De fora desta situação está o salário do presidente da Caixa Geral de Depósitos. A polémica estalou em 2016, com a nomeação de António Domingues para gerir o banco público. E apesar de o responsável ter ficado pouco tempo no cargo – assumiu a liderança a 31 de agosto desse ano e acabou por apresentar a demissão em novembro, devido à polémica em torno da entrega das declarações de rendimento e de património junto do Tribunal Constitucional –, foi aberta a exceção em torno dos salários dos gestores da Caixa. O ex-presidente iria ganhar 423 mil euros por ano – um patamar que se manteve com o sucessor e ainda presidente, Paulo Macedo.

No entanto, Neves de Almeida não estranha esta política, uma vez que, entende que o CEO da Caixa Geral de Depósitos não é um funcionário público. “É o gestor de um banco comercial que, por acaso, pertence ao Estado português. Ele pertence ao mercado de trabalho de gestores profissionais. Se o Estado pretende um gestor profissional com provas dadas, tem de pagar por isso, como qualquer outro banco faria. Mais, no caso concreto nem sequer é o que ganha mais no setor”, lembra ao i.

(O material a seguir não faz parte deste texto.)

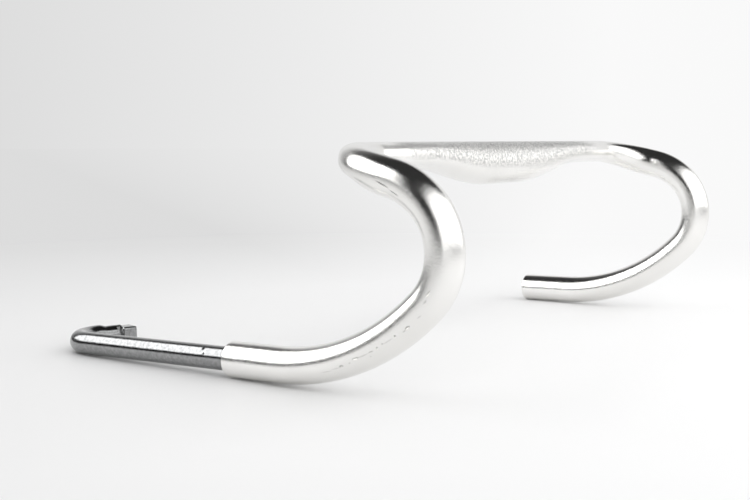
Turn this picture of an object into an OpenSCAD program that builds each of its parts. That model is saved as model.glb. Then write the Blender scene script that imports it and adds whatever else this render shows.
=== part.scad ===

Esta opinião é partilhada por Lourenço Cumbre, que considera poder ser importante existirem exceções, mediante a especialidade da função ou a sua responsabilidade. “Tratando-se do maior banco nacional, com capitais exclusivamente públicos, será naturalmente uma exceção ao que é normalmente praticado no setor público. Contudo poderá, em última análise, ser uma medida viável; caso contrário, a instituição pode correr o risco de perder o seu talento por falta de competitividade”, salienta.